Reproduce the lines from the one bearing "Recreate this object" through the one bearing "angled power connector.", inclusive. Copy them exactly; include no other line.
─── GIVEN DATA
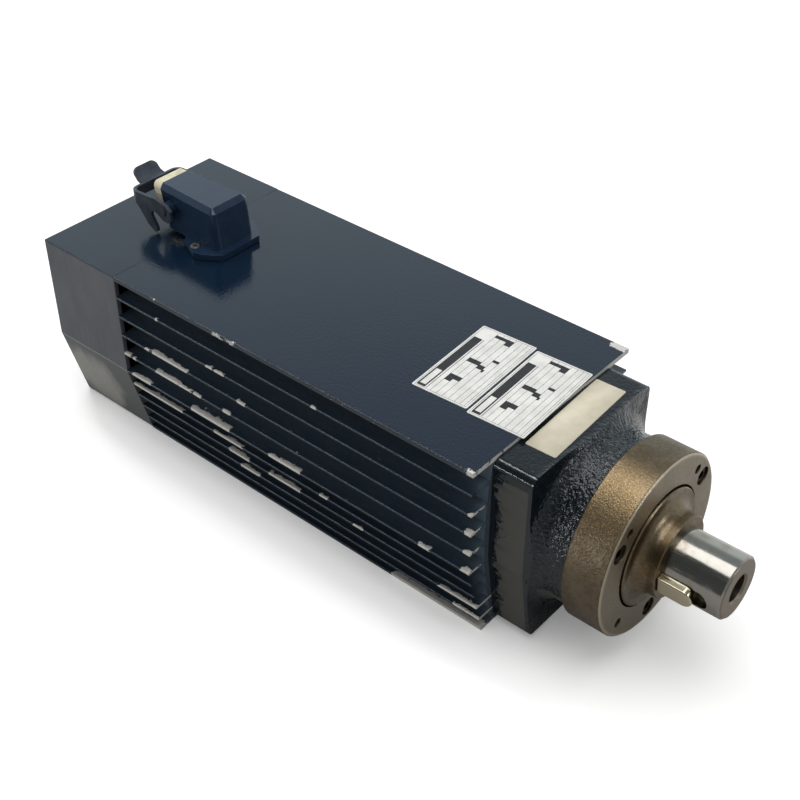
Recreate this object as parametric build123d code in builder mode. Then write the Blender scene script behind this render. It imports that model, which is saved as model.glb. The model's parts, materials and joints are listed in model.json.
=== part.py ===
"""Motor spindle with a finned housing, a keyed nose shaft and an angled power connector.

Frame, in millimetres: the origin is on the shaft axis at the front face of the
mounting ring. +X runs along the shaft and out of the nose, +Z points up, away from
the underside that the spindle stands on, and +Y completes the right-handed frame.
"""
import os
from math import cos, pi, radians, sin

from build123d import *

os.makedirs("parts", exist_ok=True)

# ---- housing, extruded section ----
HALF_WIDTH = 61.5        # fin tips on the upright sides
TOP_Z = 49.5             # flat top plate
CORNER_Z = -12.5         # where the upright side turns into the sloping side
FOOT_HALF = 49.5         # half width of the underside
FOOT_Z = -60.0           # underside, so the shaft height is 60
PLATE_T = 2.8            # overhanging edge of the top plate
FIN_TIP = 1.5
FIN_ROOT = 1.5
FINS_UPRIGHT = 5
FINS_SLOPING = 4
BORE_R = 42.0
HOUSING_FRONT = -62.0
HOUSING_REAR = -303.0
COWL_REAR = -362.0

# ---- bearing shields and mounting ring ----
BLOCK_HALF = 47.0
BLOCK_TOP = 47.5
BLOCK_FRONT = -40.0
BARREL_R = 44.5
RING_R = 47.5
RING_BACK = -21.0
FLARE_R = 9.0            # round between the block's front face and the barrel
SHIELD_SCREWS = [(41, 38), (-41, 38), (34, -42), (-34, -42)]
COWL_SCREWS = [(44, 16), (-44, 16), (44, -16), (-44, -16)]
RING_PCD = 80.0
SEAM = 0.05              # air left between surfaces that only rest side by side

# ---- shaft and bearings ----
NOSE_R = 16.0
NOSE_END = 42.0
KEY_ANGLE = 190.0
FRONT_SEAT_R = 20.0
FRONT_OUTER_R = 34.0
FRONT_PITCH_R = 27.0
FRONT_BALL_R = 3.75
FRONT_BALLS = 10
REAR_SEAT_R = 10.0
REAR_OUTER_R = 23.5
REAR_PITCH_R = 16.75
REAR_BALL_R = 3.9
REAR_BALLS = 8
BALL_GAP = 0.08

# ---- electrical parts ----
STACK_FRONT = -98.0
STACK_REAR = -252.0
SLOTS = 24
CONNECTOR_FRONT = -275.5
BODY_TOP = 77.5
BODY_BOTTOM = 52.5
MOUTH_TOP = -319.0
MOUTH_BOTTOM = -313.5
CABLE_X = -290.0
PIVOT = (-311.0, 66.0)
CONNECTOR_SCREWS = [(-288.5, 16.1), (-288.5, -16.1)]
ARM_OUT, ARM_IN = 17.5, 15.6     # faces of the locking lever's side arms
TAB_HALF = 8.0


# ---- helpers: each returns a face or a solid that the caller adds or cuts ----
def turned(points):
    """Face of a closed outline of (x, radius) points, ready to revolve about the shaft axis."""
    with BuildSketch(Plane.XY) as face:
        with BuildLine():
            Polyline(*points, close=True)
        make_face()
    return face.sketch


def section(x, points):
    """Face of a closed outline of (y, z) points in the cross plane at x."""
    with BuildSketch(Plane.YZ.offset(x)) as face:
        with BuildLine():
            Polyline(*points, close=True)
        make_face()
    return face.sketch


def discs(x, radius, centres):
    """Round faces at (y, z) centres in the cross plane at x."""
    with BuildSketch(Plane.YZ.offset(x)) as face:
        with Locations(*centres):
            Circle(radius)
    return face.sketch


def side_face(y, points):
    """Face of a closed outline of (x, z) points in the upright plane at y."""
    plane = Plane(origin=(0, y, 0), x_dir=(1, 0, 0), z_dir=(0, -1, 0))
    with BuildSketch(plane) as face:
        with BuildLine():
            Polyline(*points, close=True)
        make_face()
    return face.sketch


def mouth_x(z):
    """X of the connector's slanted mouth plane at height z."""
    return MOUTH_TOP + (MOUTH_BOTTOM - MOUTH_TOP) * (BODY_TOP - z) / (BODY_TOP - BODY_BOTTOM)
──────
─── GIVEN DATA
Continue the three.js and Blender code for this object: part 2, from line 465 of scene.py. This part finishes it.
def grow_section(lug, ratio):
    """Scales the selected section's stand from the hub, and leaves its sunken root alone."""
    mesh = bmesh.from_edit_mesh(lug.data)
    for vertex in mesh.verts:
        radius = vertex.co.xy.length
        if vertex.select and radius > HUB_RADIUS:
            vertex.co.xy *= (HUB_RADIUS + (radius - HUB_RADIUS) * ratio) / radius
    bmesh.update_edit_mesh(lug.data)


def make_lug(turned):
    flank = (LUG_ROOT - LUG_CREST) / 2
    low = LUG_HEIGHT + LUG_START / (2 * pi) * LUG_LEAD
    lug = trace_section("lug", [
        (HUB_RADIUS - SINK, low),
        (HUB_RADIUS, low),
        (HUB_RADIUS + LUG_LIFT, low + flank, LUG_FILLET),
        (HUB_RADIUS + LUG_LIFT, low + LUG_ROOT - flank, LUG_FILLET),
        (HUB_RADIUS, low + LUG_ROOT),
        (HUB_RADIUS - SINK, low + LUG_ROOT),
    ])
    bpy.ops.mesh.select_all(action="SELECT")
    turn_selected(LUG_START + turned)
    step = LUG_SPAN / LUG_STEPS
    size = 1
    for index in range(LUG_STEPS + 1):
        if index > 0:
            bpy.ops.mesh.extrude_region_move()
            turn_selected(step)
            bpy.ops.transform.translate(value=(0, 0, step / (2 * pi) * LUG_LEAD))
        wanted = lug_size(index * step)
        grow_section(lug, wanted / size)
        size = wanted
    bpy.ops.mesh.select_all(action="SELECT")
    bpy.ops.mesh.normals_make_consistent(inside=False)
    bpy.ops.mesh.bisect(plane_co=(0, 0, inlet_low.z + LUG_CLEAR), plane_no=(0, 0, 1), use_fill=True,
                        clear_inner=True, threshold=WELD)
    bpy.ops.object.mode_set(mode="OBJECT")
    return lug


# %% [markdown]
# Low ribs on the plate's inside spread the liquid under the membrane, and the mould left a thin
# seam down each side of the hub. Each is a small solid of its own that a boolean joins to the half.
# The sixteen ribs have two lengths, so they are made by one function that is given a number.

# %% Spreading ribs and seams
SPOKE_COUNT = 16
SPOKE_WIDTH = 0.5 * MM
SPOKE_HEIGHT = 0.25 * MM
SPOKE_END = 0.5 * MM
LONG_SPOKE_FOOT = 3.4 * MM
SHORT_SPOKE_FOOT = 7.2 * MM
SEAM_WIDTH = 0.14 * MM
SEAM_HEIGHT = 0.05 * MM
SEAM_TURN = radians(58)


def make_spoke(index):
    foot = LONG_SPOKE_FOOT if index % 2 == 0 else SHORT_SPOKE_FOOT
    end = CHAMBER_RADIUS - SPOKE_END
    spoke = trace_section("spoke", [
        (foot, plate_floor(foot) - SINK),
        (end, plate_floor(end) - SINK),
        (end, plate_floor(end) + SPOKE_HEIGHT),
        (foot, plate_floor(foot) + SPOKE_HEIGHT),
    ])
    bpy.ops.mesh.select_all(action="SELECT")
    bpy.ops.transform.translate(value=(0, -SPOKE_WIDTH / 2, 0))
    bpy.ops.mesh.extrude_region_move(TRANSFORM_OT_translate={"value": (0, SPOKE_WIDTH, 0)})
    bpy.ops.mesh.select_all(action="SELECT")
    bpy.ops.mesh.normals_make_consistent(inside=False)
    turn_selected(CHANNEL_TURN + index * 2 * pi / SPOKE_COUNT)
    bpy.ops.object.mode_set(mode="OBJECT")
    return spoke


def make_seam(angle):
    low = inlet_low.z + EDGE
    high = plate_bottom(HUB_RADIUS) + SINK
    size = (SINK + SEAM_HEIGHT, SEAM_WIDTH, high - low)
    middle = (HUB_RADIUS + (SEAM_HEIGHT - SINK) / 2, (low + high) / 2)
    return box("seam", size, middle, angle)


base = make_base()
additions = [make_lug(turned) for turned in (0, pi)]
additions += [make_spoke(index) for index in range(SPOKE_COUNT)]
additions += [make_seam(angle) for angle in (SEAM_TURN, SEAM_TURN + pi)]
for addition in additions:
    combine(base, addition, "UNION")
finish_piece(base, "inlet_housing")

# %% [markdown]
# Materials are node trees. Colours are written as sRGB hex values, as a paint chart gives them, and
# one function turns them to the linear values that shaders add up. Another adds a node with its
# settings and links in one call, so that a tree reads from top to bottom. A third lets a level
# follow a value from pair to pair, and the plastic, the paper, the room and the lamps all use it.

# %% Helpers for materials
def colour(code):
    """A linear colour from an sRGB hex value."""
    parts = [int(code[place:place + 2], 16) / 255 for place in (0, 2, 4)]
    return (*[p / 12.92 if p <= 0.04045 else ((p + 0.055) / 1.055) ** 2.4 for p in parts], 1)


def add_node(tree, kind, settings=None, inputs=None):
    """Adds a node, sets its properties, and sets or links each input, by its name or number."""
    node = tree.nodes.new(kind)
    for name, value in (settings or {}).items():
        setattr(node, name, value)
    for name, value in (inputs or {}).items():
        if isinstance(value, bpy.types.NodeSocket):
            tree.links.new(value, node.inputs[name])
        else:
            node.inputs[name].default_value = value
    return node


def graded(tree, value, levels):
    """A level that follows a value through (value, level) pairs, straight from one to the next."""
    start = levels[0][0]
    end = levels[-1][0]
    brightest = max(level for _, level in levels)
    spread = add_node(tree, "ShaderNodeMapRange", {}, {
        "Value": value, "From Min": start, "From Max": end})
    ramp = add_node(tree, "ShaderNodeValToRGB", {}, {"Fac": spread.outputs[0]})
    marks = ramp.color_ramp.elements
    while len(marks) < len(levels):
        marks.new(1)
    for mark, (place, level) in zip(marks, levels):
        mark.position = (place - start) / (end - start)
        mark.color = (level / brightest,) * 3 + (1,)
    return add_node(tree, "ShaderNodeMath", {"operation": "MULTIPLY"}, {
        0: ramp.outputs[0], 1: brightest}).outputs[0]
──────
SOLUTION FOR THIS TASK:
Recreate this object as parametric build123d code in builder mode. Then write the Blender scene script behind this render. It imports that model, which is saved as model.glb. The model's parts, materials and joints are listed in model.json.
=== part.py ===
"""Motor spindle with a finned housing, a keyed nose shaft and an angled power connector.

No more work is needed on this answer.